Good places to start:
a quiet living room
garden
empty hallway
Avoid starting in:
busy parks
near other dogs
unpredictable environments
Control the trigger
For example:
play vacuum sounds quietly on YouTube
have a helper walk a dog past at a distance
open a door slightly instead of fully
Gradually generalise
Once your dog succeeds indoors, move to:
another room
the hallway
the garden
the street
the park
Generalisation = real-life reliability.
6. Common Counterconditioning Problems (and Solutions)
Problem 1: No progress
Cause: Trigger intensity is too high
Fix: Increase distance, reduce volume, or slow the process down
Problem 2: Dog takes treats sometimes but not always
Cause: Stress hormones block appetiteFix:
reduce intensity
use better treats
shorten sessions
Problem 3: Dog reacts again after a few successes
Cause: Jumped steps too fast
Fix:
go back one step
rebuild confidence
repeat 4–6 sessions before moving up
Problem 4: Inconsistent handling
If one family member “tests” the dog or skips steps, progress resets.
Solution: Create a written plan with clear rules:
trigger distance
reward timing
session length
what to avoid
7. A Simple Step-By-Step Counterconditioning Plan
Step 1: Identify the trigger
E.g., vacuum, strangers, dogs, loud noises.
Step 2: Find the dog's threshold
Distance/volume/intensity where the dog is:
aware of the trigger
not reacting
able to eat
Step 3: Introduce the trigger at low intensity
Vacuum off, person far away, noise very quiet.
Step 4: Pair trigger with rewards
Trigger appears → treat
Trigger disappears → no treat
Step 5: Repeat 10–20 times per session
Step 6: Slowly increase intensity
Over days/weeks, decrease distance or increase sound slightly.
Step 7: End the session early
Always stop while the dog is still successful.

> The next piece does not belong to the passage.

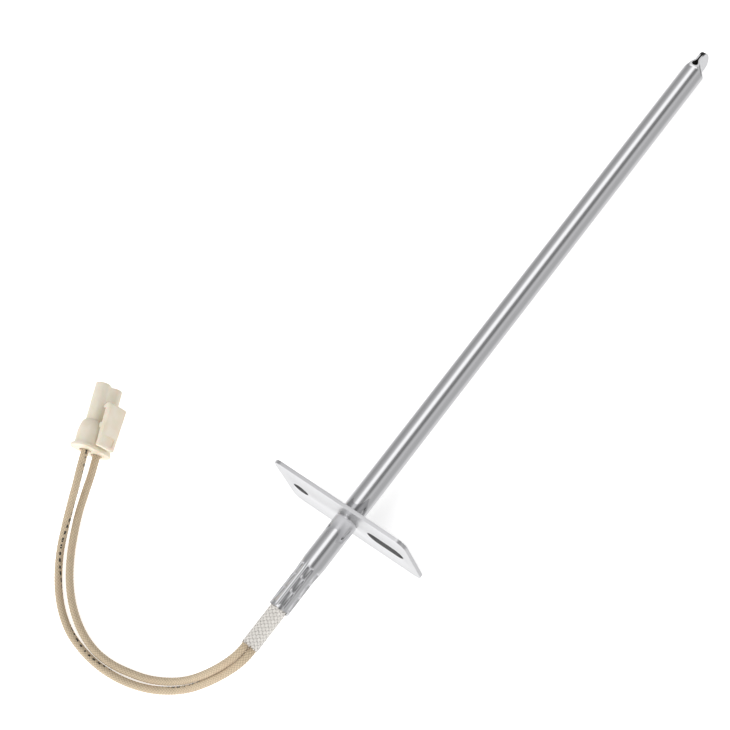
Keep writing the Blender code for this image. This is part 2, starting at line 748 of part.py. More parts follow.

Step 8: Generalise to new environments
Repeat in 2–5 places.
Conclusion
Counterconditioning is one of the most humane and effective ways to change a dog’s emotional response to difficult triggers. By combining consistent practice, controlled environments, reward timing, and a structured plan, dog owners can create deep and lasting behavioural change.
With patience and the right approach, counterconditioning strengthens your dog’s confidence—while strengthening your bond at the same time.